George Takei was 5 years old when the U.S. government forced his family from their home on Garnet Street in Los Angeles and sent them to a horse stall at Santa Anita Park racetrack. Pearl Harbor had been bombed. Incarceration of Japanese Americans had begun. Takei’s family was part of the more than 120,000 Japanese Americans and nationals who were not convicted of any crimes but were detained in camps during World War II.
He grew up. He became an actor.
And for years, Hollywood offered him what it offered most Asian American performers at the time: caricatures.
Then Takei walked into screenwriter Gene Roddenberry’s office.
The show was Star Trek.
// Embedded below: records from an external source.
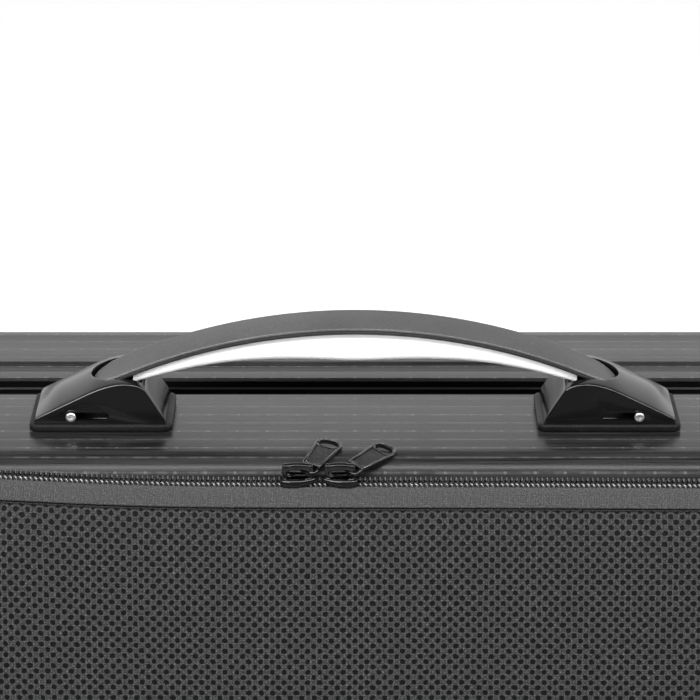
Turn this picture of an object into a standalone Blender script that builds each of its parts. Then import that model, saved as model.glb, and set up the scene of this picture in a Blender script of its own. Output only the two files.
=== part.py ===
"""Oblong violin case with a zipped outer pocket, standing on its hinge side.

X runs along the case, +Y from the outer pocket through the seam to the lid, and +Z up to the handle.
The origin is on the floor, under the middle of the case.
"""
import math

import bmesh
import bpy
from mathutils import Matrix, Vector

MM = 0.001

# The whole case
CASE_LENGTH = 790 * MM
SHELL_HEIGHT = 255 * MM
BACK_DEPTH = 50 * MM
LID_DEPTH = 57 * MM
POCKET_DEPTH = 22 * MM
FOOT_HEIGHT = 6 * MM
GAP = 0.3 * MM
OVERRUN = 2 * MM
WELD = 0.002 * MM
SOFT_ANGLE = math.radians(40)
SHARP_ANGLE = math.radians(35)

# Shells
WALL = 3 * MM
CORNER_RADIUS = 45 * MM
CORNER_STEPS = 6
BACK_EDGE_RADIUS = 7 * MM
LID_EDGE_RADIUS = 20 * MM
EDGE_STEPS = 5
LEAST_CORNER_RADIUS = 24 * MM

# Rolled bead and groove along the lid's edge
BEAD_WIDTH = 7.5 * MM
BEAD_RISE = 1.2 * MM
BEAD_STEPS = 6
GROOVE_WIDTH = 6.5 * MM
GROOVE_DEPTH = 0.7 * MM

# Rims and seal
RIM_INSET = 0.5 * MM
BACK_RIM_WIDTH = 4.2 * MM
LID_RIM_WIDTH = 6.6 * MM
SEAM_GAP = 0.8 * MM
LIP_THICKNESS = 1.5 * MM
LIP_REACH = 8 * MM
SEAL_WIDTH = 2.2 * MM
SEAL_LIP = 2 * MM
SEAL_DEPTH = 3 * MM

# Handle and its brackets
HANDLE_SETBACK = 17 * MM
GRIP_HALF_LENGTH = 72.7 * MM
GRIP_WIDTH = 16.4 * MM
GRIP_THICKNESS = 1.3 * MM
GRIP_CROWN = 0.4 * MM
GRIP_EDGE = 0.4 * MM
GRIP_RADIUS = 163 * MM
GRIP_BODY_STEPS = 8
GRIP_END_STEPS = 6
HANDLE_HEIGHT = 28.7 * MM
BAR_HALF_LENGTH = 61.5 * MM
BAR_WIDTH = 13.4 * MM
BAR_THIN = 1.6 * MM
BAR_THICK = 7.4 * MM
BAR_TAPER_POWER = 1.2
BAR_BELLY = 8 * MM
BAR_EDGE = 0.8 * MM
BAR_STEPS = 12
PIN_DISTANCE = 78.6 * MM
PIN_HEIGHT = 4.45 * MM
PIN_RADIUS = 0.9 * MM
PIN_TRAVEL = 8.7 * MM
PIN_CLEARANCE = 0.15 * MM
PIN_HEAD_RADIUS = 1.5 * MM
PIN_HEAD_THICKNESS = 0.7 * MM
EYE_RADIUS = 1.9 * MM
ARM_WIDTH = 10 * MM
ARM_THICKNESS = 2.6 * MM
ARM_INNER_DISTANCE = 64 * MM
ARM_ROOT_SHARE = 0.9
BRACKET_DISTANCE = 70.5 * MM
GASKET_LENGTH = 38.8 * MM
GASKET_DEPTH = 26 * MM
GASKET_HEIGHT = 2.2 * MM
GASKET_CORNER = 2.5 * MM
GASKET_STEPS = 4
HOUSING_MARGIN = 0.8 * MM
HOUSING_RISE = 11.4 * MM
HOUSING_SOLID_END = 7.4 * MM
HOUSING_WALL = 1.8 * MM
HOUSING_TOP_WALL = 1.6 * MM
HOUSING_SOFT_EDGE = 0.6 * MM
HOUSING_OUTLINE_SHARES = (
    (0.0, 0.0), (0.012, 0.11), (0.24, 0.475), (0.455, 0.816), (0.578, 0.956),
    (0.667, 1.0), (0.764, 0.97), (0.821, 0.886), (0.854, 0.76), (1.0, 0.0))
MOUTH_OUTER_DISTANCE = 73.6 * MM
MOUTH_INNER_DISTANCE = 59 * MM
MOUTH_CORNER = 9 * MM
STUD_RADIUS = 1.5 * MM
STUD_MARGIN = 3.6 * MM
BACKING_WIDTH = 9 * MM
BACKING_THICKNESS = 1.6 * MM
STUD_SPREAD = 15.2 * MM
STUD_REACH = 1.6 * MM
STUD_CLEARANCE = 0.3 * MM

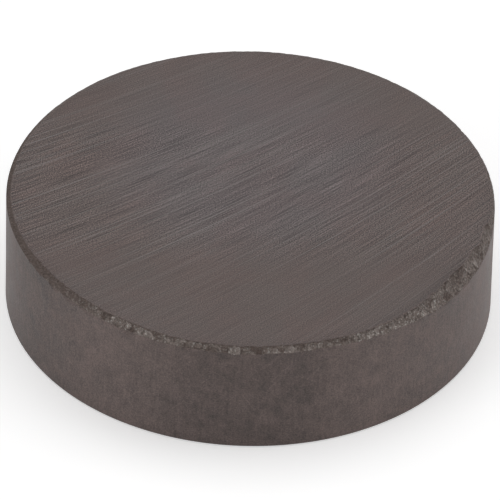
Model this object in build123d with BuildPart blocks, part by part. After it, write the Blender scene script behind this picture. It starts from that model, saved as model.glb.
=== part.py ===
from build123d import *
import os
from math import asin, cos, degrees, radians, sin, sqrt, tan

# Sintered ferrite disc magnet, one solid pressed and fired blank with ground faces.
# Origin: centre of the lower face. +Z: the disc's axis, towards the face with the wide edge break.
# Millimetres and degrees. Azimuths turn from +X towards +Y.

# The fired and ground blank
DIAMETER = 20.0
THICKNESS = 5.0

# Fine round where the side wall meets the lower face
FOOT_ROUND = 0.07

# Shallow bevel that the punch leaves around the upper face
BEVEL_WIDTH = 0.40
BEVEL_DEPTH = 0.07
BEVEL_ROUND = 0.06

# Second, steeper break that leans, so that it bites one side of the rim only
BREAK_AZIMUTH = -23.0
BREAK_DEPTH = 0.58
BREAK_HALF_SPAN = 50.0
BREAK_SLOPE = 50.0

# Rim chips: azimuth, width along the rim, bite into the edge, distance in from the side wall
CHIPS = (
    (-135.5, 0.72, 0.045, 0.14),
    (-129.0, 0.60, 0.040, 0.08),
    (-124.0, 0.95, 0.055, 0.20),
    (-119.5, 0.60, 0.045, 0.06),
    (-115.5, 0.80, 0.050, 0.16),
    (-109.5, 0.62, 0.040, 0.10),
    (-97.0, 0.80, 0.040, 0.14),
    (-83.0, 0.66, 0.040, 0.06),
    (-72.5, 0.84, 0.050, 0.12),
    (-68.0, 0.58, 0.045, 0.04),
    (-62.8, 0.70, 0.070, 0.02),
    (-59.2, 0.56, 0.065, 0.00),
    (-51.5, 1.10, 0.085, 0.14),
    (-46.5, 0.84, 0.080, 0.04),
    (-42.5, 0.74, 0.070, 0.16),
    (-37.6, 0.96, 0.080, 0.02),
    (-32.0, 0.80, 0.065, 0.18),
    (-27.5, 0.64, 0.055, 0.06),
    (-23.5, 0.78, 0.065, 0.16),
    (-19.5, 0.60, 0.055, 0.04),
    (-12.5, 0.66, 0.050, 0.12),
)
CHIP_LIFT = 40.0

RADIUS = DIAMETER / 2
TOOL_OVERSHOOT = 1.0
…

The character was Lieutenant Hikaru Sulu, helmsman of the USS Enterprise. Takei read for the part and knew immediately what he was looking at.
“I desperately wanted the role,” the 89-year-old tells AARP during a March interview in Washington, D.C. It was, he explains, “the first time that I was being asked to portray a character that was fully developed. It was a human being, not a cartoon or a stereotype, a comic buffoon or a villain, Fu Manchu. This was an identifiable, sharp, intelligent, qualified member of a Star Fleet team.”
For a Japanese American actor who had been imprisoned by his own government simply for his ancestry, that was not a small thing.
Takei says Roddenberry had thought carefully about what Sulu should represent. Asia, he understood, was not a monolith. It was vast, diverse and, in the mid 20th century, scarred by war, revolution and colonization. Roddenberry did not want to attach the character to any single nationality, Takei says. Every Asian surname, Takei explains, carries a national identity.
“Tanaka is Japanese, Kim is Korean, Wong is Chinese,” he says. Roddenberry wanted something bigger.